You are a superhero sidekick. Your boss can change shape into anything, while you can only change the shape of your hand. You also have a friend named Waterfall, a kind of overly-sexualized woman whose body is made of water.
Your main enemy is named Potter, a villain who can make sentient clay creatures.
The plotline has a lot of good elements. The paragraph-by-paragraph writing and the coding could use the help of a good editor. Near the end I was hit with a weird bug where events and conversations were printed before the room descriptions. Overall, though, this was a pretty solid story.
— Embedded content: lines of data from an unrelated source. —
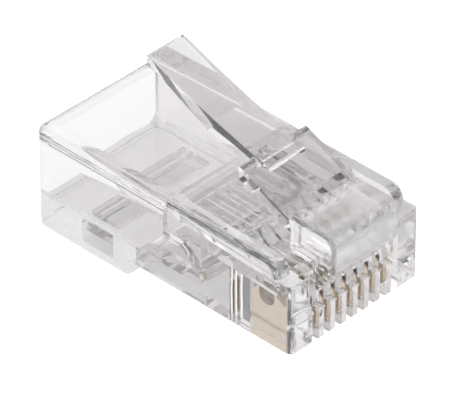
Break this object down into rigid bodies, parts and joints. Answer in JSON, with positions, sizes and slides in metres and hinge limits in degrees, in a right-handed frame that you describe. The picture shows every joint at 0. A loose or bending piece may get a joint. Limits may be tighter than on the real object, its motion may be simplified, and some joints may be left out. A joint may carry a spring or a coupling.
{
  "type": "modular plug",
  "caption": "Clear uncrimped modular plug for data cable, with a row of contact blades, a sprung latch lever and strain-relief clamp bars.",
  "frame": {"origin": "middle of the overall box at its underside, which is the underside of the rear foot", "axes": "+X across the plug, +Y towards the cable end, +Z towards the latch; the nose with its contacts faces -Y"},
  "size_m": [0.0116, 0.0234, 0.0139],
  "materials": {
    "clear_plastic": "clear moulded",
    "gold_plate": "gold plated"
  },
  "bodies": {
    "housing": {"housing": "clear_plastic"},
    "latch": {"latch_tab": "clear_plastic"},
    "wire_clamp": {"wire_clamp_bar": "clear_plastic"},
    "jacket_clamp": {"jacket_clamp_bar": "clear_plastic"},
    "contact_1": {"contact_1": "gold_plate"},
    "contact_2": {"contact_2": "gold_plate"},
    "contact_3": {"contact_3": "gold_plate"},
    "contact_4": {"contact_4": "gold_plate"},
    "contact_5": {"contact_5": "gold_plate"},
    "contact_6": {"contact_6": "gold_plate"},
    "contact_7": {"contact_7": "gold_plate"},
    "contact_8": {"contact_8": "gold_plate"}
  },
  "joints": [
    {"name": "latch_hinge", "type": "hinge", "parent": "housing", "child": "latch", "pos_m": [0, -0.00756, 0.00855], "axis": [-1, 0, 0], "range_deg": [0, 18], "stiffness_Nm_per_rad": 0.16},
    {"name": "wire_clamp_hinge", "type": "hinge", "parent": "housing", "child": "wire_clamp", "pos_m": [0, 0.00265, 0.00162], "axis": [-1, 0, 0], "range_deg": [0, 5]},
    {"name": "jacket_clamp_slide", "type": "slide", "parent": "housing", "child": "jacket_clamp", "axis": [0, 0, 1], "range_m": [0, 0.0015]},
    {"name": "contact_1_crimp", "type": "slide", "parent": "housing", "child": "contact_1", "axis": [0, 0, 1], "range_m": [0, 0.0005]},
    {"name": "contact_2_crimp", "type": "slide", "parent": "housing", "child": "contact_2", "axis": [0, 0, 1], "range_m": [0, 0.0005]},
    {"name": "contact_3_crimp", "type": "slide", "parent": "housing", "child": "contact_3", "axis": [0, 0, 1], "range_m": [0, 0.0005]},
    {"name": "contact_4_crimp", "type": "slide", "parent": "housing", "child": "contact_4", "axis": [0, 0, 1], "range_m": [0, 0.0005]},
    {"name": "contact_5_crimp", "type": "slide", "parent": "housing", "child": "contact_5", "axis": [0, 0, 1], "range_m": [0, 0.0005]},
    {"name": "contact_6_crimp", "type": "slide", "parent": "housing", "child": "contact_6", "axis": [0, 0, 1], "range_m": [0, 0.0005]},
    {"name": "contact_7_crimp", "type": "slide", "parent": "housing", "child": "contact_7", "axis": [0, 0, 1], "range_m": [0, 0.0005]},
    {"name": "contact_8_crimp", "type": "slide", "parent": "housing", "child": "contact_8", "axis": [0, 0, 1], "range_m": [0, 0.0005]}
  ],
  "couplings": [
    {"joint": "contact_2_crimp", "follows": "contact_1_crimp", "ratio": 1},
    {"joint": "contact_3_crimp", "follows": "contact_1_crimp", "ratio": 1},
    {"joint": "contact_4_crimp", "follows": "contact_1_crimp", "ratio": 1},
    {"joint": "contact_5_crimp", "follows": "contact_1_crimp", "ratio": 1},
    {"joint": "contact_6_crimp", "follows": "contact_1_crimp", "ratio": 1},
    {"joint": "contact_7_crimp", "follows": "contact_1_crimp", "ratio": 1},
    {"joint": "contact_8_crimp", "follows": "contact_1_crimp", "ratio": 1}
  ]
}
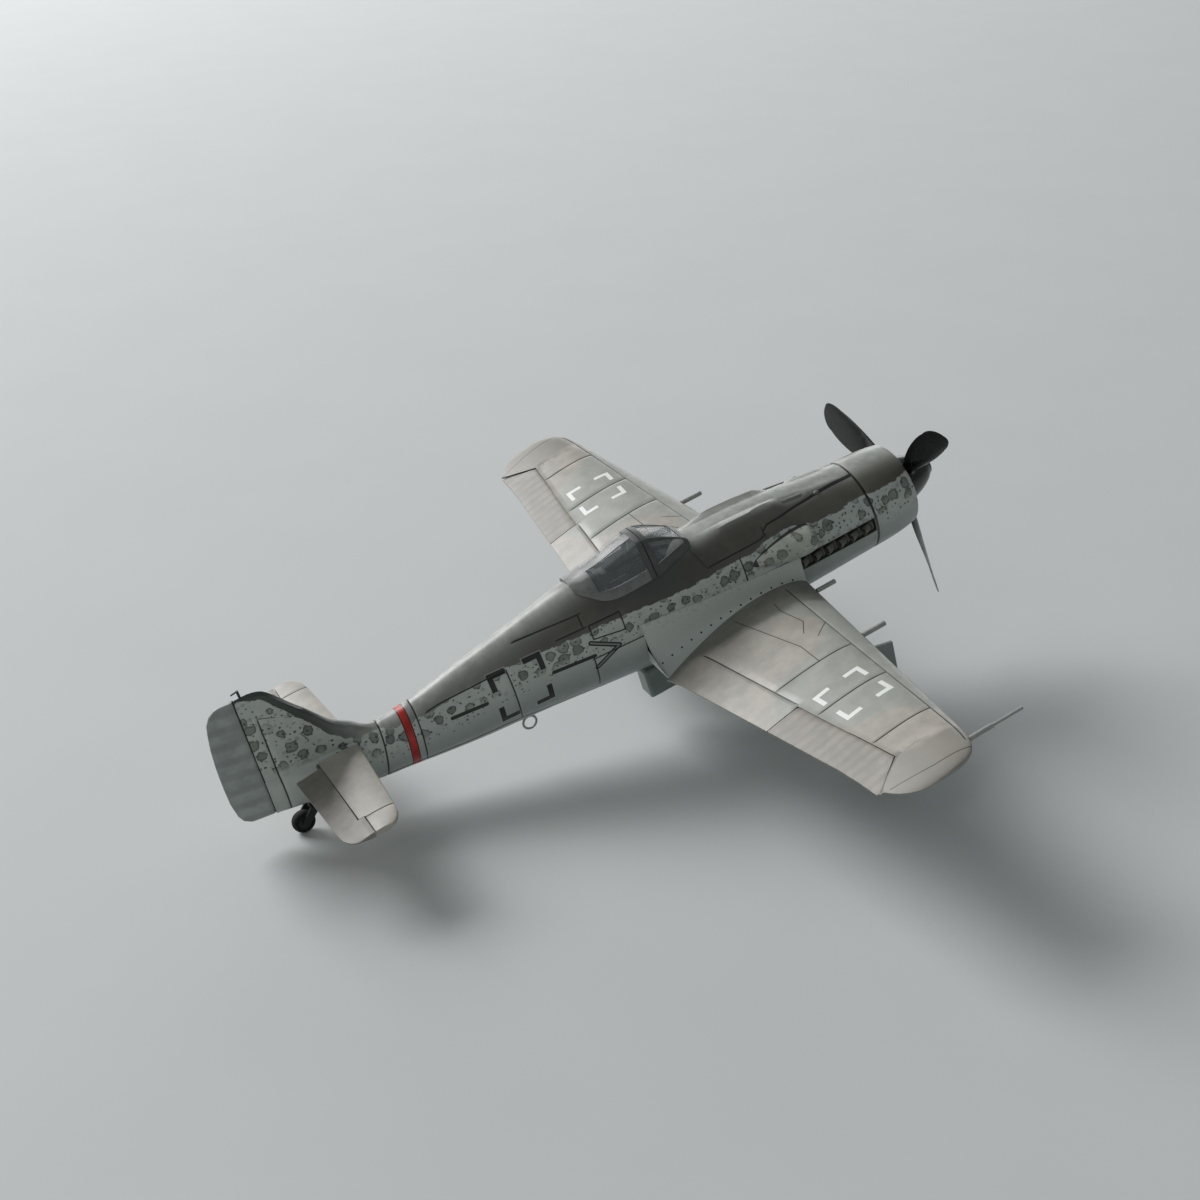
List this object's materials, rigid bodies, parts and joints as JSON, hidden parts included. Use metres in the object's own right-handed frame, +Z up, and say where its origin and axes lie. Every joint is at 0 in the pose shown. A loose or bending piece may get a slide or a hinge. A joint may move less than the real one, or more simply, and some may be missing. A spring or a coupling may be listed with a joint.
{
  "type": "propeller plane model",
  "caption": "Standing scale model of a single-engine low-wing propeller fighter with a bubble hood, turning propeller and wheels, and hinged control surfaces.",
  "frame": {"origin": "centre of the bounding box, on the ground plane under the tyres", "axes": "+X to the nose, +Y to the left wing tip, +Z up"},
  "size_m": [0.1391, 0.1456, 0.0523],
  "materials": {
    "fuselage_paint": "satin",
    "fillet_paint": "satin",
    "upper_wing_paint": "satin",
    "under_paint": "satin",
    "aileron_paint": "satin",
    "tail_paint": "satin",
    "elevator_paint": "satin",
    "tube_steel": "satin",
    "rudder_paint": "satin",
    "hinge_metal": "satin",
    "cowl_paint": "satin",
    "radiator_black": "matte",
    "bulkhead_grey": "matte",
    "exhaust_dark": "matte",
    "intake_paint": "satin",
    "gun_steel": "satin",
    "pitot_steel": "satin",
    "spinner_black": "semi-gloss",
    "hub_black": "satin",
    "blade_black": "semi-gloss",
    "shaft_steel": "satin",
    "cockpit_grey": "matte",
    "seat_grey": "matte",
    "panel_black": "matte",
    "stick_black": "satin",
    "armour_grey": "matte",
    "canopy_clear": "gloss",
    "canopy_frame": "satin",
    "hood_paint": "satin",
    "aerial_dark": "satin",
    "loop_grey": "satin",
    "rack_paint": "satin",
    "leg_grey": "satin",
    "door_paint": "satin",
    "hub_paint": "satin",
    "tyre_rubber": "matte",
    "yoke_black": "satin"
  },
  "bodies": {
    "airframe": {"fuselage_left": "fuselage_paint", "fuselage_right": "fuselage_paint", "wing_fillet_left": "fillet_paint", "wing_fillet_right": "fillet_paint", "wing_upper_left": "upper_wing_paint", "wing_upper_right": "upper_wing_paint", "wing_lower_left": "under_paint", "wing_lower_right": "under_paint", "aileron_pins": "shaft_steel", "tailplane_left": "tail_paint", "tailplane_right": "tail_paint", "rudder_hinge": "hinge_metal", "cowl_ring": "cowl_paint", "radiator_core": "radiator_black", "nose_bulkhead": "bulkhead_grey", "exhaust_stacks_left": "exhaust_dark", "exhaust_stacks_right": "exhaust_dark", "supercharger_intake": "intake_paint", "cowl_guns": "gun_steel", "wing_root_guns": "gun_steel", "outer_wing_guns": "gun_steel", "pitot_tube": "pitot_steel", "cockpit_tub": "cockpit_grey", "pilot_seat": "seat_grey", "instrument_panel": "panel_black", "control_stick": "stick_black", "headrest_armour": "armour_grey", "windscreen": "canopy_clear", "windscreen_arch": "canopy_frame", "aerial_stub": "aerial_dark", "df_loop": "loop_grey", "belly_rack": "rack_paint", "gear_leg_left": "leg_grey", "gear_leg_right": "leg_grey", "gear_axle_left": "shaft_steel", "gear_axle_right": "shaft_steel", "gear_door_left": "door_paint", "gear_door_right": "door_paint"},
    "propeller": {"spinner": "spinner_black", "spinner_backplate": "spinner_black", "propeller_hub": "hub_black", "propeller_blades": "blade_black", "propeller_shaft": "shaft_steel", "shaft_retainer": "shaft_steel"},
    "main_wheel_left": {"wheel_hub_left": "hub_paint", "tyre_left": "tyre_rubber"},
    "main_wheel_right": {"wheel_hub_right": "hub_paint", "tyre_right": "tyre_rubber"},
    "tail_castor": {"tail_wheel_yoke": "yoke_black"},
    "tail_wheel": {"tail_wheel_hub": "hub_paint", "tail_wheel_tyre": "tyre_rubber"},
    "canopy_hood": {"hood_hoop": "canopy_frame", "hood_glass": "canopy_clear", "hood_fairing": "hood_paint"},
    "rudder": {"rudder": "rudder_paint"},
    "elevators": {"elevator_left": "elevator_paint", "elevator_right": "elevator_paint", "elevator_torque_tube": "tube_steel"},
    "aileron_left": {"aileron_left": "aileron_paint"},
    "aileron_right": {"aileron_right": "aileron_paint"}
  },
  "joints": [
    {"name": "propeller_spin", "type": "hinge", "parent": "airframe", "child": "propeller", "pos_m": [0.06347, 0, 0.03645], "axis": [0.9681, 0, 0.2504], "continuous": true},
    {"name": "main_wheel_left_roll", "type": "hinge", "parent": "airframe", "child": "main_wheel_left", "pos_m": [0.04207, 0.0243, 0.00485], "axis": [0, 1, 0], "continuous": true},
    {"name": "main_wheel_right_roll", "type": "hinge", "parent": "airframe", "child": "main_wheel_right", "pos_m": [0.04207, -0.0243, 0.00485], "axis": [0, 1, 0], "continuous": true},
    {"name": "tail_castor_swivel", "type": "hinge", "parent": "airframe", "child": "tail_castor", "pos_m": [-0.05413, 0, 0.005], "axis": [0, 0, 1], "range_deg": [-60, 60]},
    {"name": "tail_wheel_roll", "type": "hinge", "parent": "tail_castor", "child": "tail_wheel", "pos_m": [-0.05603, 0, 0.00205], "axis": [0, 1, 0], "continuous": true},
    {"name": "hood_slide", "type": "slide", "parent": "airframe", "child": "canopy_hood", "axis": [-0.9681, 0, -0.2504], "range_m": [0, 0.012]},
    {"name": "rudder_hinge_line", "type": "hinge", "parent": "airframe", "child": "rudder", "pos_m": [-0.06107, 0, 0.00558], "axis": [-0.1887, 0, 0.982], "range_deg": [-25, 25]},
    {"name": "elevator_hinge_line", "type": "hinge", "parent": "airframe", "child": "elevators", "pos_m": [-0.05281, 0, 0.01278], "axis": [0, 1, 0], "range_deg": [-20, 25]},
    {"name": "aileron_right_hinge", "type": "hinge", "parent": "airframe", "child": "aileron_right", "pos_m": [0.01615, -0.0404, 0.02212], "axis": [0.0892, -0.9894, 0.1148], "range_deg": [-17, 17]},
    {"name": "aileron_left_hinge", "type": "hinge", "parent": "airframe", "child": "aileron_left", "pos_m": [0.01615, 0.0404, 0.02212], "axis": [0.0892, 0.9894, 0.1148], "range_deg": [-17, 17]}
  ]
}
As a lover of comics I can be considered a superhero fan so this is a game just for me. The special super power is pretty cool in this game, you mould your hand into things.Perhaps our hero doesn't use his super powers much, but then he doesn't really have any. I found the puzzles easy and not too many of them. I really enjoyed this game.
SPAG
What I like best about The Potter and the Mould is that it keeps moving. It will appeal most to superhero fans, but it's a frenetic and fast-paced adventure that kept me enthralled for the four hours it took to complete. It *feels* more difficult than it really is, which is a credit to the author's talent. The puzzles aren't hard enough to impede the action, yet they leave a sense of accomplishment in their wake. My longest sticking point involved a machine-room and a clay dog. After solving it - which was easier than I tried to make it - I realized that the puzzles were simple and understated. They work to keep the story moving, not to work against it, and that's probably the best kind.